Do you help treat terminal or chronic illness?
Authors of a review published in October 2017 in the Journal of Evidence-Based Complementary and Alternative Medicine speculate that Reiki may trigger the vagus nerve to activate the parasympathetic nervous system, which controls mood, digestion, heart rate, and even the perception of pain.
The authors of that review analyzed two studies that looked at Reiki as an adjunct treatment to help with acute or chronic conditions and concluded that there was “strong evidence for Reiki being more effective than placebo, suggesting that Reiki attunement leads to a quantifiable increase in healing ability.”
In Martay’s experience, there are times when Reiki can be effective, not necessarily in the ways the patient was seeking, but rather where the patient’s body felt that it was needed. “We had a woman come in with severe arthritis in her knees. The patient was in physical rehabilitation and came to Reiki sessions, but her knees didn’t improve. However, she had suffered from constipation for many years and that disappeared. The patient attributed that improvement, at least in part, to Reiki,” says Martay. In Reiki, the body may take the energy to another part of itself other than where you intended it to go, he adds.
How should I prepare for my first treatment?
1. Relax and reflect.
Give yourself at least 30 minutes prior to the session to sit and reflect. Check in with how your body is feeling and take note of any emotions, thoughts, or physical sensations you are experiencing.
Take some time to breathe and tend to whatever your body's needs might be on that given day. You may also want to reflect on any intentions you want to set for your session, and anything you want to share with your practitioner before you begin.
2. Eat and hydrate.
You’ll want to be sure you've eaten and hydrated a few hours before the session—mostly so you will be comfortable and not distracted by hunger or thirst.
Avoid eating a heavy meal beforehand, however, as you don’t want all of your body’s energy to be directed toward digesting while you’re receiving your treatment.
3. Get comfortable.
Most practitioners will have you laying down for the majority of your session, since comfort is key if you want to be open to taking on and integrating the Reiki energy.
Be sure you are wearing loose and breathable clothes. I usually tell my clients to either wear or bring socks since shoes are removed during the session and the feet can get cold.
You’ll also want to use the restroom before the session. If the position you are in for your session is uncomfortable in any way, communicate this to your practitioner, as they will also want to be sure you are as relaxed as possible.
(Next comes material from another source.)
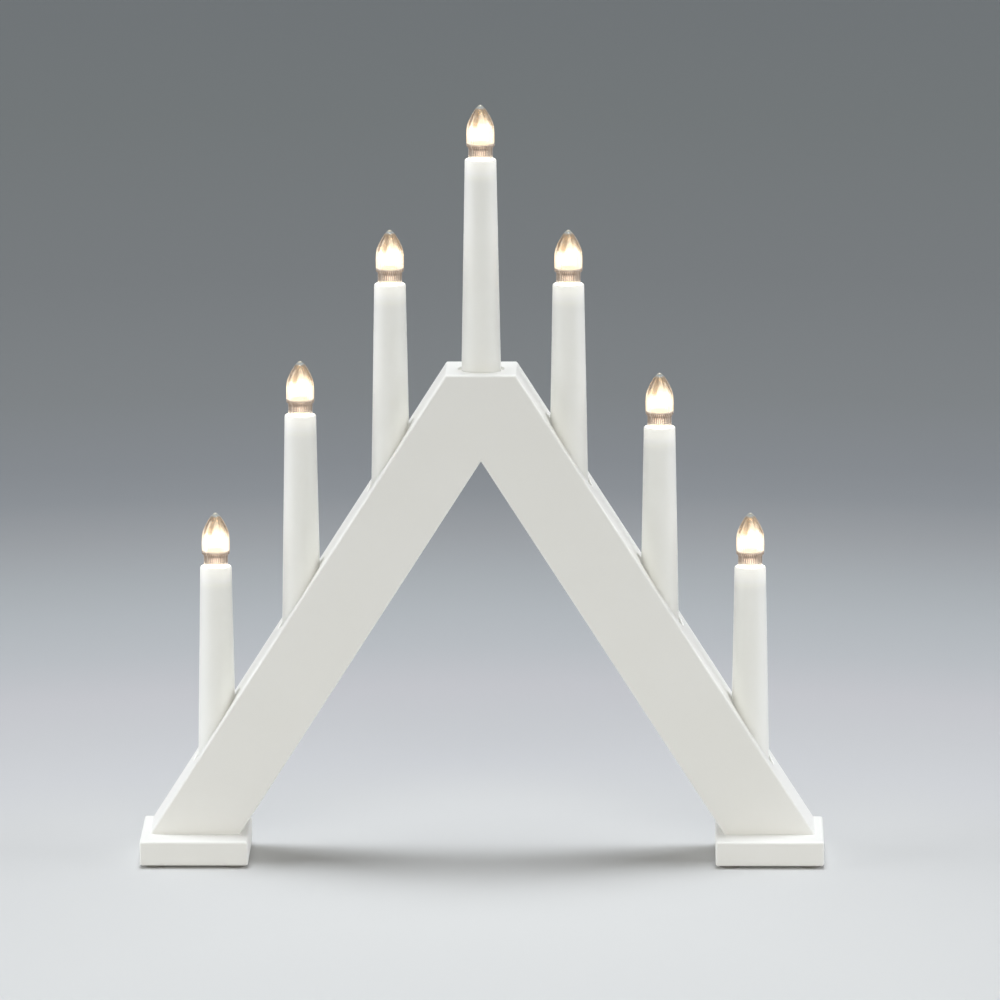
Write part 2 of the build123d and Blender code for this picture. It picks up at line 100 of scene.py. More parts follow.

What to do after my first session?
Many of the benefits of Reiki can occur soon after the session ends. As such, it’s important to find somewhere quiet and relaxing to integrate what may arise. I recommend that my clients take at least 15-20 minutes after the session to meditate, lie down, go for a walk in nature, or even take a nap.
Try not to book or schedule anything immediately after your session.
2. Hydrate (again!)
It’s important to hydrate after doing any type of energy work. Be sure to drink 1-2 glasses of water after your session. I find adding electrolytes to your water is also a good idea, as it helps to replenish the body.
It’s often helpful to spend some time after the session reflecting—whether that means journaling, drawing, or somehow capturing any insights you had during the experience.
You may also decide to meditate afterward or listen to calming and/or inspirational music. Whatever you choose to do, find an activity that helps you connect to what you've experienced so you can draw on it in future.